The certainty effect matters because it shows why real choices under uncertainty often do not match the clean predictions of expected utility theory. In Intermediate Microeconomic Theory, that makes it a direct bridge between theory and behavior. When a consumer, investor, or firm chooses a sure outcome over a better gamble, the certainty effect helps explain the gap.

You will see this when comparing standard rational-choice models with prospect theory. If a problem asks why someone picks a guaranteed smaller gain instead of a larger probabilistic gain, the answer is not just “risk aversion” in a vague sense. The certainty effect gives the mechanism: certainty itself is overweighted.

It also matters for interpreting market behavior. People may overpay for insurance, avoid favorable risky investments, or prefer contracts with guaranteed terms. Those choices can change demand, pricing, and how firms design products. Economists use this idea to explain why some policies and incentives work better when they reduce uncertainty, not just when they raise expected payoff.

Keep studying Intermediate Microeconomic Theory Unit 10

How the certainty effect connects across the course

Prospect Theory

The certainty effect is one of the clearest patterns explained by prospect theory. Prospect theory says people do not evaluate risky choices the way expected utility theory predicts, and certainty gets extra psychological weight. If you are asked to compare the two, prospect theory is the broader framework and the certainty effect is a specific behavior inside it.

Loss Aversion

Loss aversion and the certainty effect often show up together, but they are not the same thing.

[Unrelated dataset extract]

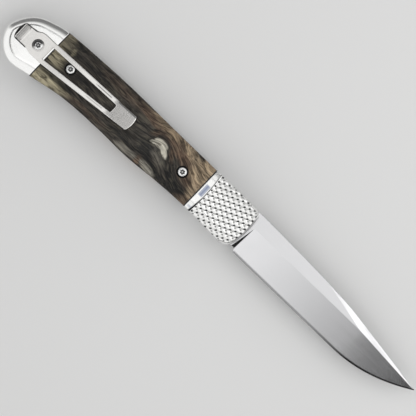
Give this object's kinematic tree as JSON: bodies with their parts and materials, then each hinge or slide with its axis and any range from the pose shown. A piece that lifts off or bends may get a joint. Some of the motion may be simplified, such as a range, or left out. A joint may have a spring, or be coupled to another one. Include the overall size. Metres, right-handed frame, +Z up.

Loss aversion means losses loom larger than equal gains, while the certainty effect is about overvaluing guaranteed outcomes relative to risky ones. In micro problems, both can push someone toward a safe option, but for different behavioral reasons.

Utility Function

A utility function in standard theory can sometimes describe risk aversion, but it does not automatically capture the certainty effect. The certainty effect shows that people may react to probability changes in a non-linear way, not just to final wealth or income. That is why prospect theory modifies how outcomes and probabilities are evaluated.

Probability Weighting

Probability weighting is closely tied to the certainty effect because people often distort probabilities instead of treating them objectively. Very high probabilities can feel much more decisive than middle-range probabilities, which makes a sure outcome especially attractive. If a problem asks why 99 percent feels much stronger than 90 percent, probability weighting is part of the answer.

Is the certainty effect on the Intermediate Microeconomic Theory exam?

A quiz or problem-set question may give you two lotteries and ask which one a person is likely to choose. To use the certainty effect, look for a guaranteed payoff versus a higher but uncertain payoff, then explain why the certain option may be chosen even when expected value favors the gamble. You might also be asked to identify this pattern in a graph, a choice list, or a short case about insurance, investing, or consumer preferences.

If the question names prospect theory, connect the certainty effect to the way people overweight certainty and evaluate risk nonlinearly. If it asks for a contrast with expected utility, say that standard theory predicts choices from expected value or utility, while the certainty effect shows a systematic deviation from that prediction. The best answers usually name the choice and the behavioral reason, not just the buzzword.

The certainty effect vs risk-averse

Risk aversion is the broader preference for a safer option when the risky one has uncertain outcomes. The certainty effect is narrower, it describes the extra pull of a guaranteed outcome, especially when certainty itself changes the choice. You can be risk-averse without showing a strong certainty effect, but the certainty effect often makes risk aversion more visible.

Key things to remember about the certainty effect

  • The certainty effect is the tendency to treat a guaranteed outcome as more attractive than a risky one, even when the risky option has higher expected value.

  • In Intermediate Microeconomic Theory, it is usually discussed inside prospect theory and used to show where expected utility theory misses real behavior.

  • The effect is strongest when one option is fully certain, because people overweight the jump from some risk to no risk.

  • It helps explain choices like buying insurance, avoiding risky investments, or taking a smaller sure gain instead of a bigger gamble.

  • When you see a choice problem, check whether the guaranteed option is winning because it is safe, not because it is mathematically better.

Frequently asked questions about the certainty effect

What is certainty effect in Intermediate Microeconomic Theory?

The certainty effect is the tendency to prefer a sure outcome more than its probability or expected value would justify. In microeconomics, it shows up as a departure from expected utility theory and is usually discussed with prospect theory. A guaranteed gain often feels disproportionately appealing compared with a risky option.

Is the certainty effect the same as risk aversion?

Not exactly. Risk aversion is the broader preference for avoiding uncertainty, while the certainty effect is the special pull of a guaranteed outcome. A risk-averse person may dislike risk in general, but the certainty effect explains why certainty itself can have extra psychological value.

What is an example of the certainty effect?

A person may choose a guaranteed $50 payout over a 90 percent chance of $60. The second option has a higher expected value, but the sure payoff can still feel better because it removes all risk. That pattern is a classic certainty effect example in consumer or finance decisions.

How do you identify the certainty effect on a problem set?

Look for a choice between a certain outcome and an uncertain one, then ask whether the guaranteed option is being preferred more strongly than standard theory would predict. If the setup involves prospect theory, insurance, gambling, or probability weighting, the certainty effect is often the reason. The key clue is the special appeal of “guaranteed”.